WHAT IS REQUIRED
Reproduce only the lines of the material below that start at the line containing "shift = sheet_width / 2" and stop at the line containing "obj.parent = empty". Keep both end lines.

DATA LINES
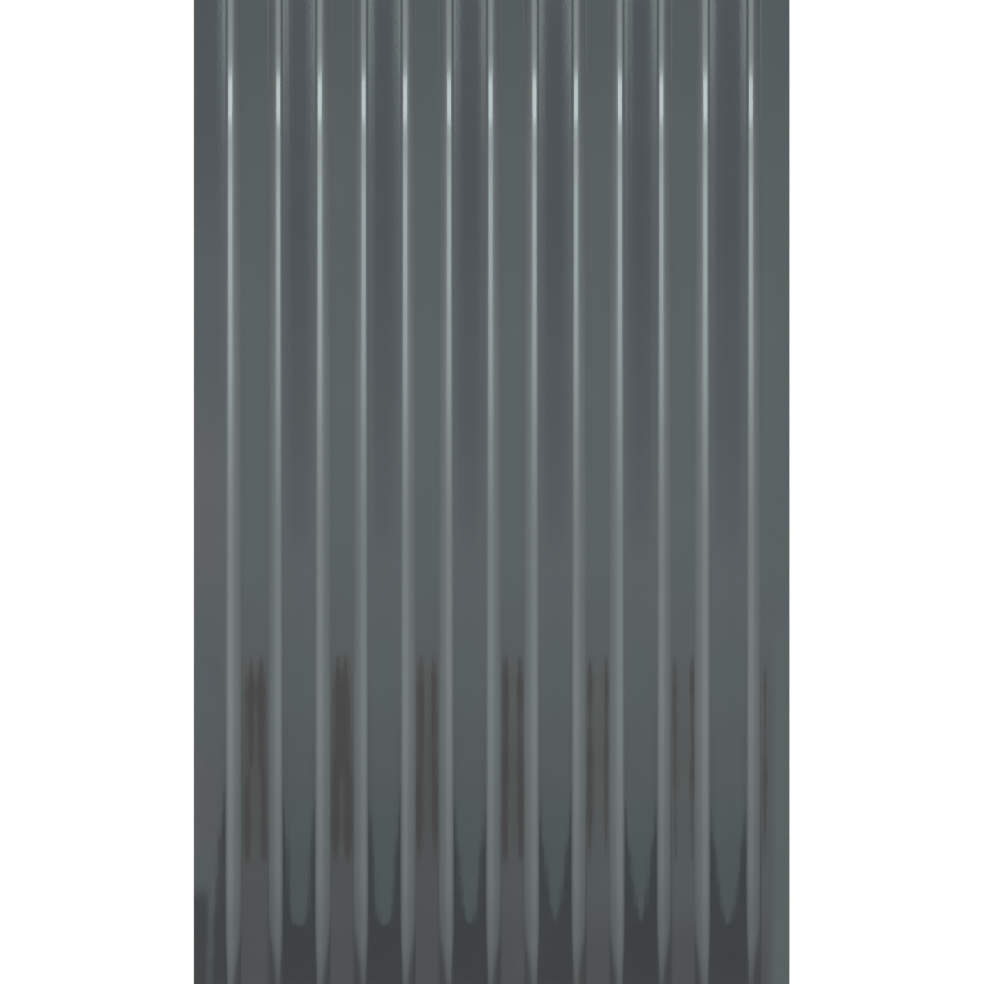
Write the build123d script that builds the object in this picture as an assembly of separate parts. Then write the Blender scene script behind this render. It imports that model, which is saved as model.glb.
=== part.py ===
from build123d import *
import math
import os

# Corrugated steel sheet for small roofs and walls, rolled in one piece.
# Lengths are in millimetres. X runs across the waves, Y along them, Z is up.
# The sheet lies on its valleys, centred over the origin, with the valleys' undersides at Z = 0.

# The sheet
SHEET_LENGTH = 600.0
SHEET_DEPTH = 5.0
STEEL_THICKNESS = 0.5

# The wave: widths are measured at half height, between the middles of two neighbouring webs
WAVE_COUNT = 5
CREST_WIDTH = 25.0
VALLEY_WIDTH = 27.0
WEB_ANGLE = 40.0
CREST_BEND_RADIUS = 8.5
VALLEY_BEND_RADIUS = 3.0

# The two sides: the first crest and the last valley are rolled wider than the rest
FIRST_CREST_WIDTH = 27.5
LAST_VALLEY_WIDTH = 29.5
UNDERLAP_WIDTH = 23.15
OVERLAP_WIDTH = 22.55

# What follows from the sizes above, taken along the middle of the steel's thickness
RISE = SHEET_DEPTH - STEEL_THICKNESS
HALF_WEB_RUN = RISE / math.tan(math.radians(WEB_ANGLE)) / 2
LOW = STEEL_THICKNESS / 2
HIGH = LOW + RISE


def web_middles() -> list[float]:
    """Lists where each web crosses half height, from the underlap's edge at 0."""
    widths = [UNDERLAP_WIDTH, FIRST_CREST_WIDTH]
    widths += [VALLEY_WIDTH, CREST_WIDTH] * WAVE_COUNT
    widths += [LAST_VALLEY_WIDTH]
    middles = []
    reached = 0.0
    for width in widths:
        reached += width
        middles.append(reached)
    return middles


def web_corners(middle: float, rising: bool) -> list[tuple[float, float]]:
    """Gives a web's two sharp corners, before its bends are rounded."""
    if rising:
        return [(middle - HALF_WEB_RUN, LOW), (middle + HALF_WEB_RUN, HIGH)]
    return [(middle - HALF_WEB_RUN, HIGH), (middle + HALF_WEB_RUN, LOW)]


def corner_radii(rising: bool) -> list[float]:
    """Gives the bend radii that belong to a web's two corners."""
    if rising:
        return [VALLEY_BEND_RADIUS, CREST_BEND_RADIUS]
    return [CREST_BEND_RADIUS, VALLEY_BEND_RADIUS]


middles = web_middles()
sheet_width = middles[-1] + OVERLAP_WIDTH

# The section's middle line: the underlap's flat, the webs in turn, then the overlap's flat
corners = [(0.0, LOW)]
radii = []
for number, middle in enumerate(middles):
    rising = number % 2 == 0
    corners += web_corners(middle, rising)
    radii += corner_radii(rising)
corners.append((sheet_width, HIGH))

shift = sheet_width / 2
points = [(x - shift, z) for x, z in corners]

# The middle line gets the steel's thickness, half to each side, and is drawn out along the waves
with BuildPart() as sheet:
    with BuildSketch(Plane.XZ):
        with BuildLine():
            FilletPolyline(*points, radius=radii)
        trace(line_width=STEEL_THICKNESS)
    extrude(amount=SHEET_LENGTH / 2, both=True)

os.makedirs("parts", exist_ok=True)
export_step(sheet.part, "parts/corrugated_sheet.step")
box = sheet.part.bounding_box()
print("sheet", box.size.X, box.size.Y, box.size.Z, "volume", sheet.part.volume)
print("from", box.min, "to", box.max, "valid", sheet.part.is_valid)
print("solids", len(sheet.part.solids()), "faces", len(sheet.part.faces()))
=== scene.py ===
import logging
import math
from collections.abc import Callable
from dataclasses import dataclass, field
from enum import Enum

import bpy
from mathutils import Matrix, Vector


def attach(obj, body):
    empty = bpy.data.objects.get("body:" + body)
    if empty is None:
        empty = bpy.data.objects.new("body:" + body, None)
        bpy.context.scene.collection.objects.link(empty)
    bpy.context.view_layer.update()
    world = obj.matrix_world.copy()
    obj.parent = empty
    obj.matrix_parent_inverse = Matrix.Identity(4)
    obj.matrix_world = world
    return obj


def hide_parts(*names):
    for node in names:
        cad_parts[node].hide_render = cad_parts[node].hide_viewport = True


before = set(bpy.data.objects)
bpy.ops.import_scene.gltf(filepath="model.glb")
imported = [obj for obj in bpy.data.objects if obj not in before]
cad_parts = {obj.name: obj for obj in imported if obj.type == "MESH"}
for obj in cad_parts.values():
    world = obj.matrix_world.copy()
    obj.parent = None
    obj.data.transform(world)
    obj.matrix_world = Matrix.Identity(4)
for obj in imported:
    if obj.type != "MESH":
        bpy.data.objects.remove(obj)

logging.basicConfig(level=logging.INFO, format="%(message)s")
log = logging.getLogger("corrugated_sheet")
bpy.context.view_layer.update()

Colour = tuple[float, float, float, float]
Span = tuple[float, float]
Curve = tuple[tuple[float, float], ...]
Tree = bpy.types.NodeTree
Node = bpy.types.Node
Socket = bpy.types.NodeSocket

WHITE: Colour = (1.0, 1.0, 1.0, 1.0)
QUARTER_TURN = math.radians(90.0)

# Node settings that are used often, named for what they do
ADD = {"operation": "ADD"}
SUBTRACT = {"operation": "SUBTRACT"}
MULTIPLY = {"operation": "MULTIPLY"}
DIVIDE = {"operation": "DIVIDE"}
SIZE_ONLY = {"operation": "ABSOLUTE"}
LARGER = {"operation": "MAXIMUM"}
SMOOTH = {"interpolation_type": "SMOOTHSTEP"}
COLOURS = {"data_type": "RGBA"}
NUMBERS = {"data_type": "FLOAT"}


# Helpers

def linear(hex_colour: str) -> Colour:
    """Turns an sRGB hex colour into the linear colour that shaders use.

    Args:
        hex_colour: Six hex digits after a hash, such as "#3f4849".

    Returns:
        Red, green, blue and alpha, linear.
    """
    parts = [int(hex_colour[i:i + 2], 16) / 255 for i in (1, 3, 5)]
    r, g, b = (c / 12.92 if c <= 0.04045 else ((c + 0.055) / 1.055) ** 2.4 for c in parts)
    return (r, g, b, 1.0)


def add_node(tree: Tree, kind: str, settings: dict | None = None, inputs: dict | list | None = None) -> Node:
    """Adds a shader node, sets its properties, and sets or links its inputs.

    Args:
        tree: The node tree of a material or the world.
        kind: The node's type without the word ShaderNode, such as "Math".
        settings: Properties of the node by name.
        inputs: Inputs by name, or a list in the order in which the node shows them. A socket is linked,
            a node is linked by its first output in use, and anything else is set.

    Returns:
        The new node.
    """
    node = tree.nodes.new("ShaderNode" + kind)
    for name, value in (settings or {}).items():
        setattr(node, name, value)
    if isinstance(inputs, list):
        pairs = list(zip([socket for socket in node.inputs if socket.enabled], inputs))
    else:
        pairs = [(node.inputs[name], value) for name, value in (inputs or {}).items()]
    for socket, value in pairs:
        if isinstance(value, bpy.types.Node):
            value = next(output for output in value.outputs if output.enabled)
        if isinstance(value, bpy.types.NodeSocket):
            tree.links.new(value, socket)
        else:
            socket.default_value = value
    return node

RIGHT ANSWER
shift = sheet_width / 2
points = [(x - shift, z) for x, z in corners]

# The middle line gets the steel's thickness, half to each side, and is drawn out along the waves
with BuildPart() as sheet:
    with BuildSketch(Plane.XZ):
        with BuildLine():
            FilletPolyline(*points, radius=radii)
        trace(line_width=STEEL_THICKNESS)
    extrude(amount=SHEET_LENGTH / 2, both=True)

os.makedirs("parts", exist_ok=True)
export_step(sheet.part, "parts/corrugated_sheet.step")
box = sheet.part.bounding_box()
print("sheet", box.size.X, box.size.Y, box.size.Z, "volume", sheet.part.volume)
print("from", box.min, "to", box.max, "valid", sheet.part.is_valid)
print("solids", len(sheet.part.solids()), "faces", len(sheet.part.faces()))
=== scene.py ===
import logging
import math
from collections.abc import Callable
from dataclasses import dataclass, field
from enum import Enum

import bpy
from mathutils import Matrix, Vector


def attach(obj, body):
    empty = bpy.data.objects.get("body:" + body)
    if empty is None:
        empty = bpy.data.objects.new("body:" + body, None)
        bpy.context.scene.collection.objects.link(empty)
    bpy.context.view_layer.update()
    world = obj.matrix_world.copy()
    obj.parent = empty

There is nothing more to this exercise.